Here's Ms. Bessner's job description for advisers: "To look at your personal financial situation and pick suitable investments, given that situation. And to make sure you're diversified appropriately."

Nancy Woods, investment adviser with RBC Dominion Securities:

No one bats a thousand in investing.

Mistakes will be made in the selection of investments, Ms. Wood said. "Out of 10 stocks, I expect five to keep up with the market or be average, two or three to be stars and two or three to be dogs. Hopefully, the stars will outweigh the dogs."

A related bit of blunt advice from Ms. Woods is to stop coddling your losing investments. Keep money-losers only if you can answer yes to questions such as:

-Is it playing the part in your portfolio that you originally intended?

-Is it paying you a dividend to make holding onto it worthwhile?

-Is there sign of a recovery?

-Is there no opportunity elsewhere to put those assets to better use?

Marc Lamontagne, founding partner at Ryan Lamontagne Inc. in Ottawa:

Don't fall prey to bag lady syndrome.

Mr. Lamontagne has encountered a small group of wealthy retirees who suffer from what he calls "bag lady syndrome," or the fear of ending up with nothing.

"Some retired clients will repeatedly ask me if they will run out of money even if they have over a million dollars in investable assets.
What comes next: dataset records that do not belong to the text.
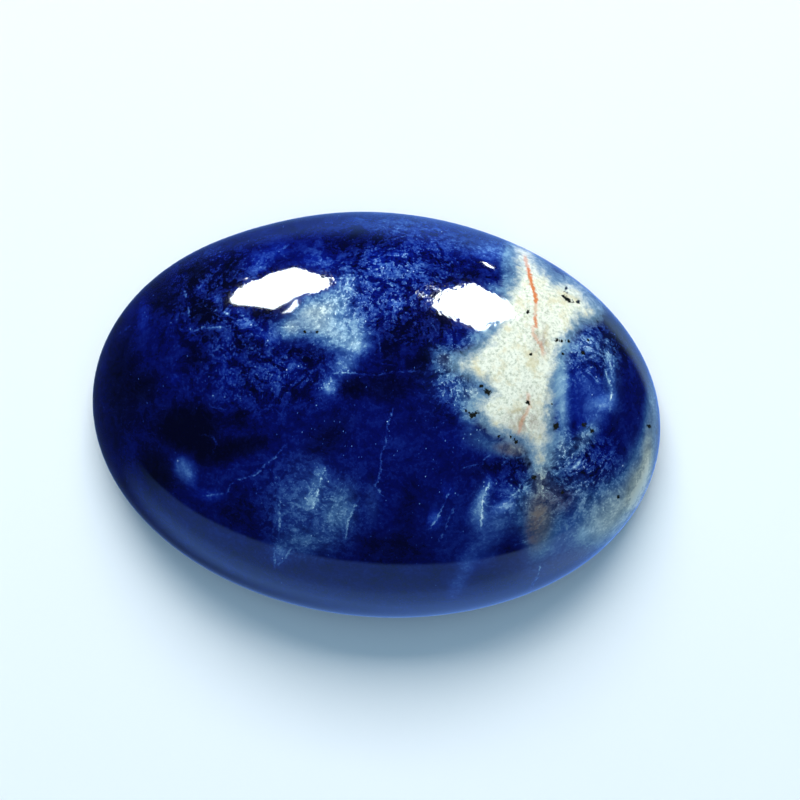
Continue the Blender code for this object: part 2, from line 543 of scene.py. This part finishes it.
# %% The way to the nearest grain
# Each grain: its middle, and its radius in pixels
GRAINS = (
    (566, 298, 2.2), (569, 301, 2.0), (563, 296, 1.6), (566, 288, 1.6), (578, 302, 1.8),
    (528, 312, 2.2), (557, 340, 2.0), (562, 341, 1.4), (569, 341, 1.6), (588, 340, 1.6),
    (531, 354, 1.6), (583, 353, 2.2), (563, 354, 1.3), (528, 403, 2.4), (481, 386, 1.8),
    (488, 392, 3.0), (472, 415, 3.2), (477, 413, 2.2), (466, 411, 1.4), (556, 426, 3.4),
    (584, 425, 2.4), (592, 431, 2.2), (516, 442, 2.0), (511, 437, 1.4), (649, 426, 2.0),
    (552, 404, 1.2), (305, 332, 1.3), (317, 332, 1.3), (534, 478, 2.6), (562, 492, 1.6),
    (618, 497, 1.6), (499, 436, 1.3),
)
GRAIN_REACH = 7.0


def nearest_grain():
    """The way from the nearest grain, to the right and down in its radii, and how near it is.

    The nearness is 1 up to half of GRAIN_REACH pixels and falls evenly to 0 at all of it.
    """
    least = np.full_like(pixel_x, np.inf)
    right, down = np.zeros_like(pixel_x), np.zeros_like(pixel_x)
    for grain_x, grain_y, radius in GRAINS:
        away = np.hypot(pixel_x - grain_x, pixel_y - grain_y)
        nearer = away < least
        least = np.where(nearer, away, least)
        right = np.where(nearer, (pixel_x - grain_x) / radius, right)
        down = np.where(nearer, (pixel_y - grain_y) / radius, down)
    return right, down, np.clip(2 - 2 * least / GRAIN_REACH, 0, 1)


store("grain_map", *nearest_grain())

# %% [markdown]
# ## Rust
#
# Water that once ran through the stone left rust in one crack of the cream and a brown
# stain round it. The crack is a line like the hairlines, in stretches of different
# strength, and the stain is made of soft patches, so both use what is there already.

# %% The rust line and its stain
RUST_LINES = (
    (0.6, ((525, 258), (528, 268))),
    (1.0, ((528, 268), (531, 281), (535, 295), (536, 303))),
    (0.35, ((536, 303), (535, 316))),
    (0.9, ((535, 316), (536, 326))),
    (0.4, ((533, 328), (533, 334), (541, 345), (543, 353))),
    (0.35, ((528, 395), (529, 408), (522, 421), (519, 432))),
)
STAINS = (
    (537, 522, 9, 26, 10, 0.9),
    (540, 345, 9, 14, 0, 0.6),
    (520, 424, 18, 14, 15, 0.7),
    (527, 404, 7, 20, 0, 0.45),
    (512, 448, 14, 7, 0, 0.5),
    (560, 500, 20, 12, 0, 0.35),
    (540, 330, 12, 26, 0, 0.25),
    (538, 430, 9, 40, 0, 0.25),
)
store("rust_map", *nearest_line(RUST_LINES), soft_patches(STAINS))

# %% [markdown]
# ## Joining nodes
#
# A material is a tree of nodes. Written out in full, each node takes several lines, so
# this small bench adds a node, sets it and joins it in one call, and a formula reads
# from left to right. A Mix node has a set of sockets for each kind of value, so the
# numbers of those for colours are named here.

# %% A bench for shader nodes
MIX_AMOUNT, MIX_FIRST, MIX_SECOND = 0, 6, 7
MIX_RESULT = 2


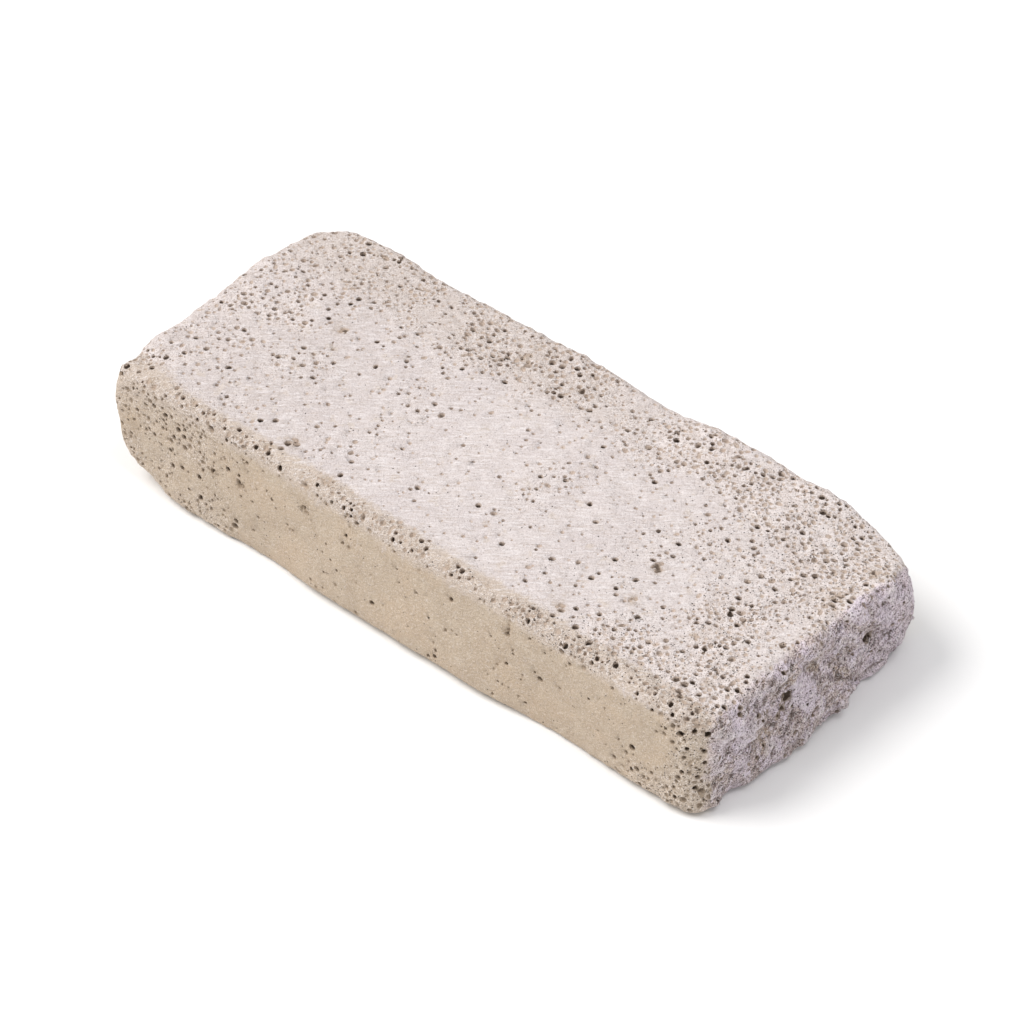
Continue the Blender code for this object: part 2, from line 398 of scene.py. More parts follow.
def waves(points, cell, seed):
    """Smooth random values from -1 to 1 that change over about one cell."""
    lattice = np.random.default_rng(seed).uniform(-1, 1, (LATTICE,) * 3)
    place = points / cell
    corner = np.floor(place).astype(int)
    part = place - corner
    part = part * part * (3 - 2 * part)
    total = np.zeros(len(points))
    for step in np.ndindex(2, 2, 2):
        weight = np.prod(np.where(step, part, 1 - part), axis=1)
        i, j, k = ((corner + step) % LATTICE).T
        total += weight * lattice[i, j, k]
    return total


def side_distances(points):
    """Distance outside each side of the block; the name says which."""
    x, y, z = points.T
    along = x / LENGTH + 0.5
    across = y / WIDTH + 0.5
    low = 1 - z / THICK_SAWN_END
    near = WIDTH / 2 + NEAR_SIDE_FLARE * along + NEAR_SIDE_FOOT * low
    sawn = LENGTH / 2 + SAWN_END_SKEW * across - SAWN_END_UNDERCUT * low
    broken = LENGTH / 2 - BROKEN_END_SETBACK * (1 - across) + BROKEN_END_FOOT * low
    return {
        "near": -y - near,
        "far": y - WIDTH / 2 - FAR_SIDE_FLARE * along,
        "sawn": -x - sawn,
        "broken": x - broken,
    }


def blended_radius(radii, sides):
    """The edge radius here: each side counts by how close it is."""
    weights = {name: np.exp(np.minimum(d, 0) / EDGE_BLEND) for name, d in sides.items()}
    total = sum(weights.values())
    return sum(radii[name] * weight for name, weight in weights.items()) / total


def top_height(points):
    return mix(THICK_SAWN_END, THICK_BROKEN_END, points[:, 0] / LENGTH + 0.5)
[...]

This leads them to living below their means. They will spend the interest on their investments, but never the capital."

Jim Yih, an Edmonton-based financial educator who runs financial programs in the workplace and is the author of the Retire Happy blog:

You're not pulling your weight, Mr. and Mrs. Client.

This advice is aimed at investors who have zero interest in looking after their money and want an adviser to do it all for them. Mr. Yih said that only by getting involved and working with your adviser will you get the best possible results.

"People think that if they hire an adviser, that it will all be taken care of," Mr. Yih said. "That is so far from the truth. Even if you hire an adviser, you have to be engaged. You have to be involved. You have to take care of your money. The tough love is, you have to work at it."

Mr. Yih acknowledges the contrariness of what he's saying – most people see having an adviser as a way to make it easier to manage their financial affairs. "Here, I'm saying, you know what, it won't be easier."

Anne Huntley, a certified financial planner with Generations Financial Solutions in Waterloo, Ont.:

I'm scared you're not saving enough, and that you'll freak out when I tell you.

Ms. Huntley mentioned in an e-mail that she recently suggested a middle-aged client crank up the dollar amount of her regular investment contributions. The client had thought she was in financial shape for retirement based on how much she was already investing, and she became upset.

"I find it very difficult to get across to clients to invest monthly and/or invest enough for retirement," she wrote. "[But]that is the chance I'll have to take, as I am less frightened about upsetting clients now versus in the future, when most of them do start retirement and find they don't have enough and potentially point the finger at me."

Marie Robinson, financial coach, Fresh Take Investor Education Inc. in Salt Spring Island, B.C.:

Stop ignoring the cost of investing.

Rather than selling investments, Ms. Robinson works as a coach or mentor to help people get control of their finances. One common feature among her clientele is a lack of understanding about the cost of investing and having an adviser.

"When you query them, people do recognize that somebody somewhere has to be getting paid," she said. "But there's a component of people out there who have absolutely no understanding of what they're paying."

Don't purchase an adviser's services or investing products without knowing what the cost will be, she recommends. "Would you buy a new car without asking the price and attempting to negotiate a better deal? No difference here."